The Virginia General Assembly is currently considering adult use cannabis legalization this session. Governor Northam has made it a priority. The legislative black caucus has endorsed it and the legislative sponsors in both chambers are senior members of their caucuses.
However, there remain a few hurdles to passing this legislation.
First, the adult use legislation does not guarantee adult use cannabis licenses to the existing medical cannabis operators in the Commonwealth. This is an issue. These medical operators are licensed and are currently growing cannabis and have started to sell to the medical population. They should be able to share in the future Virginia adult use cannabis program to ensure continuity of the medical program and its medical population. Moreover, these operators have an existing infrastructure in place that would allow them to carry over their operations into the adult use market place ensuring a quick and seamless transition to the adult use program while not leaving behind any medical patients. There have been some concerns among progressive members in the House of Delegates in particular that worry about “big cannabis” overtaking and running the cannabis programs in Virginia. This is inaccurate thinking. The Virginia adult use program is modeled largely on the Illinois adult use model. For the most part, Illinois has transitioned into an adult use regulatory program quite well. In that process, Illinois has seen its existing medical operators also become adult use operators while smaller “craft” style adult use licenses and social equity licenses thrive. The point being – you can have a strong adult use marketplace with both small and big operators as well as ensuring licenses to social equity applicants.
Another sticking point remains around the prospect of mandating the regulatory structure of “vertical integration”. This refers to the state requiring all cannabis operators to be able to carry out all aspects of the cannabis business from cultivation to extraction to distribution and retail.
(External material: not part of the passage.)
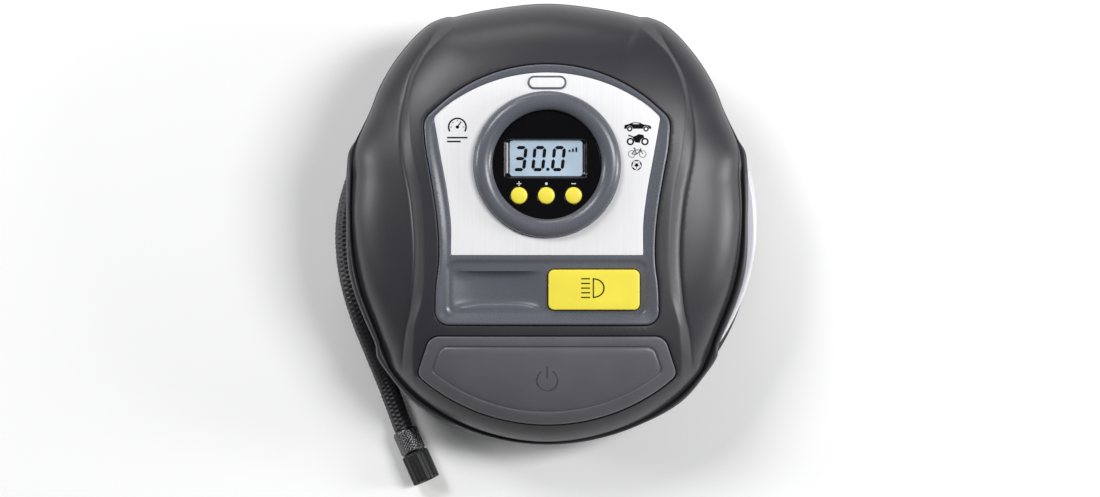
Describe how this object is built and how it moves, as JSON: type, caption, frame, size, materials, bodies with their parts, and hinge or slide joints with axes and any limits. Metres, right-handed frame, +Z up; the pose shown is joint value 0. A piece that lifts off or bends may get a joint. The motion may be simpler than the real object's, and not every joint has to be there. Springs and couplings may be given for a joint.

Vertical integration can be a very good model in terms of the state’s ability to regulate and keeping costs generally low for patients and consumers but it can pose some concerns around creating distinct monopolies and the notion of creating “big cannabis” as outlined above. If the concern is about having too few operators involved, Virginia legislators should strike a middle ground where they can allow smaller operators into the process while allowing for a few distinct numbers of vertical operators. Many states, such as Pennsylvania have followed this approach and looks to be working reasonably well.
Finally, there has been much discussion about the timing of implementing the adult use program and when to remove criminal penalties associated with cannabis. The main argument for delay is to allow the state and the regulatory agencies that would regulate cannabis the necessary time to promulgate key rules and regulations. Again, a middle ground can be reached with this approach. For example, remove the criminal penalties associated with cannabis to be removed July of this year and potentially implement a delay for the adult use program so it can come online without a hitch.
Having worked for both Senator Mark Warner and Governor Terry McAuliffe, I have always been impressed with the state legislature’s ability to compromise and find common ground to enact rational, middle of the road and responsible legislation. These are important policy decisions and there is no right answer. Virginia will likely come to consensus and pass an adult use. Will it be perfect and make everyone involved pleased? No. However, as my former boss Senator Warner would say, if both sides were not 100% thrilled with the outcome, you have usually done something right. Hopefully, Virginia will continue to follow this approach in terms of cannabis legalization.